Necheles started out working with Frederick Hafetz, a legend of New York’s white-collar bar, whose high-profile clients included a procession of Italian mobsters, a former Miss America and Lady Astor’s son.
She herself is no stranger to the city’s colourful characters, having defended Bronx senator Pedro Espada on federal theft charges and Democrat donor Jeremy Reichberg, who was convicted of bribing high-ranking police officers.
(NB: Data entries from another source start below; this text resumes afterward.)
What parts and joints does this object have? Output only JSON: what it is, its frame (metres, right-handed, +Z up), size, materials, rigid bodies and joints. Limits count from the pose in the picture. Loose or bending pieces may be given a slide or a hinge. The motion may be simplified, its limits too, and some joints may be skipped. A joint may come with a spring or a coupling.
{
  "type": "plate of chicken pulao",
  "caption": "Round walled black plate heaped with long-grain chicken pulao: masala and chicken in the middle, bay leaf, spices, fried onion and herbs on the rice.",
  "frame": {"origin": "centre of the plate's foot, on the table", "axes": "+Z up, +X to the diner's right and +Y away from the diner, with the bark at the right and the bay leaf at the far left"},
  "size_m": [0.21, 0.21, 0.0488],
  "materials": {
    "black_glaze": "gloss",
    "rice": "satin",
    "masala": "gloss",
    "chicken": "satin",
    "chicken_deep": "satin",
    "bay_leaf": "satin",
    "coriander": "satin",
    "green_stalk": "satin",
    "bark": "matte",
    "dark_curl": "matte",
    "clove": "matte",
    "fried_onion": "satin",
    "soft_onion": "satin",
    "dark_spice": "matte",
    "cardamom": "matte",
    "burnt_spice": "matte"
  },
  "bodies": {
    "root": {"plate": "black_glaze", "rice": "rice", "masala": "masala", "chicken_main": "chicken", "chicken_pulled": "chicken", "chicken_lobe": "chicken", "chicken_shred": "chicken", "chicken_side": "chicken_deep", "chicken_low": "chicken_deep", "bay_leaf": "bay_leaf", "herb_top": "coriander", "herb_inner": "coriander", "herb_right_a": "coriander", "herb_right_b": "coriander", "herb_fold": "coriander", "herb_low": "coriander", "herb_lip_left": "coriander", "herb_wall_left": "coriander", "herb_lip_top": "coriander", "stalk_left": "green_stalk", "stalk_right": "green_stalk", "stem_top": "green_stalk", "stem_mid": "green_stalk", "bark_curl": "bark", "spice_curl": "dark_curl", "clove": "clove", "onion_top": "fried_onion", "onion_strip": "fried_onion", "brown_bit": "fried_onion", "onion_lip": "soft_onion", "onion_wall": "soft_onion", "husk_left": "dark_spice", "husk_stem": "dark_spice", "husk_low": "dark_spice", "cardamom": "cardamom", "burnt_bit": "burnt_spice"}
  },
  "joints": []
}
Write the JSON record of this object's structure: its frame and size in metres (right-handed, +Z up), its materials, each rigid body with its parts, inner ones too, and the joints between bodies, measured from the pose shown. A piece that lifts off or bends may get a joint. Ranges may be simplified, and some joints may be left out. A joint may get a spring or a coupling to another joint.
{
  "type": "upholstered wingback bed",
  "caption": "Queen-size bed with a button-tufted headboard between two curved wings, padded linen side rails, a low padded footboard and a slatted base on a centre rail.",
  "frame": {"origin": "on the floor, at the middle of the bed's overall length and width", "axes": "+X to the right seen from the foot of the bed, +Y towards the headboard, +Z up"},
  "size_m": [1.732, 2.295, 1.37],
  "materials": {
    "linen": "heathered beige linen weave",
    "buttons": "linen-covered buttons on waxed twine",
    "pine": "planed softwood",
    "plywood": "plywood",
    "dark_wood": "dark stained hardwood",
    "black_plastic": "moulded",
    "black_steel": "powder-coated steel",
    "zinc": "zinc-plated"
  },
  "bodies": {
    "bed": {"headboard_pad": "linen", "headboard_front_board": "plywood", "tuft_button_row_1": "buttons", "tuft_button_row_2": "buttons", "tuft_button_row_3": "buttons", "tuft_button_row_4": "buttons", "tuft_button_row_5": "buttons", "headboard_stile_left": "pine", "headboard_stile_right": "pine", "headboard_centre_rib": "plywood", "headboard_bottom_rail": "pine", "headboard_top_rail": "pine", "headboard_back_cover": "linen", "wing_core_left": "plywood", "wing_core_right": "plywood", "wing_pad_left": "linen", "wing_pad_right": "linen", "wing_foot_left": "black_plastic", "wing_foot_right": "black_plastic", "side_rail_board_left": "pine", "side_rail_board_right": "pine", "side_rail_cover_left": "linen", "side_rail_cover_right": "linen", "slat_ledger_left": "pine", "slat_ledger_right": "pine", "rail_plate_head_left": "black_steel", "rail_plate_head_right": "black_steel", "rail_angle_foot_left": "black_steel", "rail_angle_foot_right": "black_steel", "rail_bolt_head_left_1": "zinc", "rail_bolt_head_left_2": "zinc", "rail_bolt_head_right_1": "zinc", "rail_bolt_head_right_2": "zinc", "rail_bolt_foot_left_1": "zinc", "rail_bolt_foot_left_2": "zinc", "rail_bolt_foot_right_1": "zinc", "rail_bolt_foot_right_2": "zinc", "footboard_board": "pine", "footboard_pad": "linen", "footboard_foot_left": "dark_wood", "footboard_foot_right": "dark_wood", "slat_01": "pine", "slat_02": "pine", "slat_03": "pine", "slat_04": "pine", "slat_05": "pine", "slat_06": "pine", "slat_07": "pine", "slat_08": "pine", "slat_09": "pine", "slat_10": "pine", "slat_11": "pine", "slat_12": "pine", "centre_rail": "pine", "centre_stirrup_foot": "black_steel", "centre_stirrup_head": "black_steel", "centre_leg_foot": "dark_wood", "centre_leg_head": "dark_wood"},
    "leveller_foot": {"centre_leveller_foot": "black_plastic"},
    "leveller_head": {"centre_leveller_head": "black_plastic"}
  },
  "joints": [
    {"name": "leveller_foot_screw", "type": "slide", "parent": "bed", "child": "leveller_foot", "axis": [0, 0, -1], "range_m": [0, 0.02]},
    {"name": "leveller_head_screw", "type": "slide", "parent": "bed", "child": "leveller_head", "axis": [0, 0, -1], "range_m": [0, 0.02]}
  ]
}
Harvey Weinstein reportedly tried to hire Necheles – known for deploying “extremely creative arguments” – to fight the sexual assault allegations against him in 2019.
“She is totally fearless, she will stand up to the government and the judges,” said Kate Cassidy, a criminal defence lawyer at Morvillo Abramowitz, who worked with Necheles and defended liquor heir Clare Bronfman alongside her a few years ago.
Hoffinger, an Amherst College and Columbia Law School graduate, served in the Manhattan district attorney’s office from 1992 to 2000 under the legendary Robert Morgenthau, where there was “no getting around doing the grunt work”, according to a contemporary, and where even John F Kennedy Jr was forced to prove himself worthy.
Hoffinger then went into private practice with her family, before being brought in by Bragg last year, after the abrupt resignation of two senior prosecutors who were frustrated that the office was not pressing forward with a case against Trump.
In the months since, Hoffinger kicked the tyres on the DA’s legal theories, deploying a strategy she outlined in a 2018 interview, while practising as a defence lawyer.
“I start every case by asking: ‘what is the prosecutor thinking? How will he or she marshal the facts to try to prove the defendant guilty?’ Hoffinger said at the time.
“My objective is to reveal and drive home the weaknesses in the government’s case,” she added, before concluding: “One cannot over-prepare.”
While now making the case for the government, Hoffinger will “follow the tradition” of the Manhattan DA’s office in treating the defendant like any other, former colleagues said, avoiding a show trial. A lawyer who has worked for the Trumps called her “a class act”.
Necheles’ admirers on both sides of the aisle delivered a similar verdict. “I think she will approach this case just like any other case, she is really relentless and digs into the facts,” said one former colleague. “You are not going to see her on the morning shows.”